Trying to jump from bent analysts and i-banks, to an investment by a first round fund (Iocated in JAPAN, for pity’s sake), is such a distortion that is has to be willful. Said journo either doesn’t understand the industry, or doesn’t give a damn about accuracy. I smell an ox being gored or an agenda being pursued. As I said, that doesn’t exactly impart credibility to his other writings.
Sorry, Tim, but while your facts may be straight, they ain’t the reality on the street. VCs have attained the status that they have plumped for — Investment Gods. To downplay yall’s influence and invoke legal technicalities about quiet periods is playing both sides of the street. First-rounders stand to gain more, sooner, than any other form of investor out there.
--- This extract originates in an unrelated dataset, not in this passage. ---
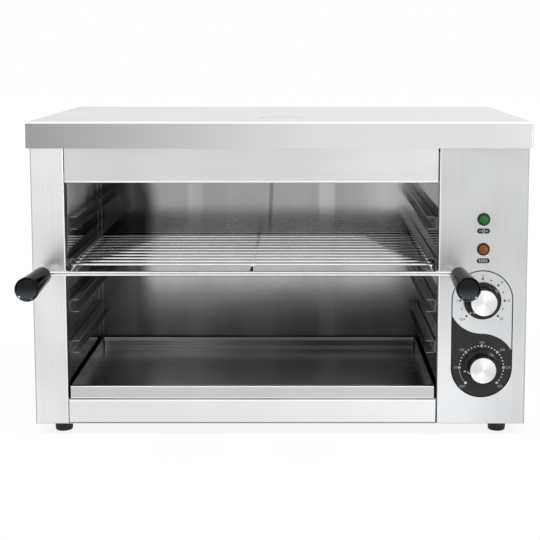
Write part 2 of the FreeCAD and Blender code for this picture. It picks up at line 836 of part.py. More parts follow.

Which is not to say it’s not perfectly legal and acceptable to most parties involved, myself included. The umbrage you take, though, is a managed facade of bullshit. Don’t piss on my boots and tell me it’s raining.
Rubbish, Mr. Chaffin. Do you actually know what a first round VC is? Our money goes in first and if we exit with everyone else, if at all, not exactly ‘gaining sooner’. You might look up ‘pay to play’, ‘cram down’ and ‘down round’ for another dose of reality. (Last I checked my Investment Godhead has not arrived, though I’m now waiting anxiously.)
Richard is exactly on target with his (current) last point. It’s an open question whether blogging/web services are an appropriate target for venture capital, either in requiring enough funding to make it necessary, or having enough barrier to entry potential to make a successful competitive position and exit possible. Joi’s Neoteny has put a bet down. We’ll all get to see how it plays out – this may be the most ‘public’ private capital investment in history…
Holler all you want, but you and your profession are now saddled with the oracular status your peers sought from the biz mags and the general public over the last few years, and you bloody well know it. Your influence on investors is not something I just dreamed up. Again, this isn’t a problem for me — it’s the pretending that it ain’t so that bugs me endlessly.